Rutgers still has ways it must improve on how it conducts sexual assault investigations at the Office of Employment Equity (OEE), said two Rutgers alumni still involved with the organization End Assault at Rutgers.
The main failings that remain for OEE investigations include a lack of transparency and timeliness from those conducting the investigation, and that the investigations are not done independently of the University, said Aleena Karim, a Rutgers alumna from the Class of 2017.
Many interviews are not recorded and interviewees are not allowed to see the notes interviewers from the OEE takedown, Karim said. The OEE also does not always meet its 60-day requirement to get back to those who submitted a sexual assault complaint and the office works to protect Rutgers from liability, she said.
“It leaves lots of things open to even possible misinterpretation or manipulation,” Karim said. “It’s just not a solid method for investigating these things and it leaves a lot of things up in the air.”
A University spokesperson said the OEE is one of several offices that handles sexual assault complaints at Rutgers, with this office focusing on complaints against members of faculty, staff or third parties.
“In cases where there are potential conflicts of interest, whether actual or perceived, the University refers investigations to other internal units or retains external experts who specialize in investigating sexual harassment claims. In addition, since sexual assault is a criminal matter, sexual assault allegations brought to our attention are referred to the appropriate law enforcement authorities,” the spokesperson said.

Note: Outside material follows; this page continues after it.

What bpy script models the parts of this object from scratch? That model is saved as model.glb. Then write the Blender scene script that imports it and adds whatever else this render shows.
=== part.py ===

The University’s report of the Rutgers University Committee on Sexual Harassment Prevention and Culture Change stated what its recommendations for University President Robert L. Barchi are for new guidelines for consensual relationships, an increase in training and information on sexual harassment, an increase in transparency and assessments and change personnel procedures, according to a University-wide email sent by Senior Vice President for Academic Affairs Barbara Lee.
“A new policy would prohibit relationships between employees or University affiliates and undergraduates, between employees or affiliates who supervise, evaluate, teach, manage or advise graduate students, between intercollegiate athletics coaches or club coaches, affiliates and their staff and student-athletes and between employees or affiliates who teach, manage, supervise, advise or evaluate another employee,” the email stated.
Anna Barcy, a Rutgers alumna from the Class of 2015 and community and program coordinator of the School of Management and Labor Relations, said the recent hiring of Marybeth Gasman, who had been accused of sexual harassment at her old position at the University of Pennsylvania, was another reminder that Rutgers does not take the issue as seriously as the group would like.
“I can speak in generalities, but Rutgers has a history of hiring or considering to hire alleged abusers and folks who have even been found guilty,” Barcy said. “And we find this extremely troubling.”
End Assault at Rutgers is looking to spread the word around campus next semester to reach out to more survivors and current students who would like to get involved or may not know that the support group is available, Barcy said. The group has also reached out to and started working with those who worked with Gasman and advocates from other universities, such as New York University.
“My comments and the entire pivot of this campaign are not for the individual emphasis or staffers that work at the University,” Barcy said. “But the overall prerogative is that Rutgers is basically a corporate entity. While we’re seeing these universities distance themselves from accountability, we're also seeing things like students being treated much more like customers, tuition going through the roof and ostracization.”